La población que emigra hacia los EEUU no sólo lleva hacia aquel territorio su fuerza de trabajo. En realidad ocurren procesos mucho más complejos, porque llevan nuestra lengua, con sus variaciones y peculiaridades regionales; también transportan lenguas indígenas; transterran costumbres y cultura, tradiciones, formas de practicar creencias y religiosidades; formas de relación comunitaria y familiar, que en el momento en que llegan a nuestro país vecino, comienzan a desarrollar interacciones sí económicas y comerciales, pero también y sobre todo, simbólicas y significantes.
La relación con los EEUU es, en ese sentido, en el nivel de lo gubernamental, mucho más que el millón de dólares que se comercia por minuto con aquel país; se trata de la defensa de los derechos humanos de nuestros connacionales; y también de la generación de nuevas formas de convivencia pacífica, colaborativa y con la perspectiva de construir una región de prosperidad compartida.
Visualizar así nuestra relación bilateral, pero en buena medida también con Canadá, porque está mediada por el tratado de libre comercio de América del Norte exige pensar en cuestiones vitales: por ejemplo, el manejo compartido del agua, tema que podría generar fuertes tensiones en el corto o mediano plazo, de continuar agudizándose los efectos del cambio climático y la desertización de nuestros suelos, pero los de también amplias regiones de nuestra frontera compartida.
A ello se vincula entonces el tema de la producción, almacenaje y distribución de alimentos. En esa lógica, la agresión rusa a Ucrania es un ejemplo de lo relevante que es proteger la industria alimentaria y la generación de capacidades soberanas con base en criterios de sostenibilidad ambiental, mejorando la dieta de las personas y ampliando las capacidades productivas sin provocar el agotamiento del agua y de los suelos, o la pérdida de bosques y selvas.
Tenemos además una compleja dinámica de conurbación fronteriza, que impone nuevos y difíciles retos.

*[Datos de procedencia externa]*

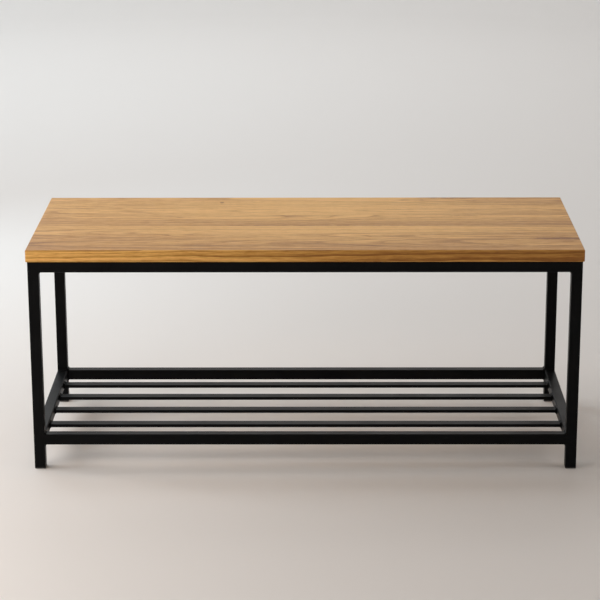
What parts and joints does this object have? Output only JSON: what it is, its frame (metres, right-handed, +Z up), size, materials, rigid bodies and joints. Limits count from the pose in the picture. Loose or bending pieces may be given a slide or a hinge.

Se trata de zonas metropolitanas binacionales, que tienen dinámicas únicas, no sólo en lo que a número de cruces fronterizos se refiere, sino a las interacciones sociales e incluso nuevas formas de formación de núcleos familiares auténticamente binacionales.
En la nueva lógica de la llamada “relocalización”, se han generado también nuevas exigencias, sobre todo en materia energética, pues la exigencia de contar con la capacidad de producción y distribución del fluido eléctrico, se ha convertido en una poderosa condicionante de la posibilidad de recibir, si es que es lo conveniente para el país, a las empresas que están saliendo, principalmente de China.
La nueva presidencia deberá ser capaz de comprender y asumir la complejidad de todas estas agendas, y deberá intentar llevar más allá de lo económico nuestras relaciones con los Estados Unidos de América, porque lo que está en juego es potenciar las capacidades de desarrollo en nuestro territorio, pero también nada menos que los derechos humanos de más de 30 millones de mexicanas y mexicanos que viven de aquél lado de la frontera.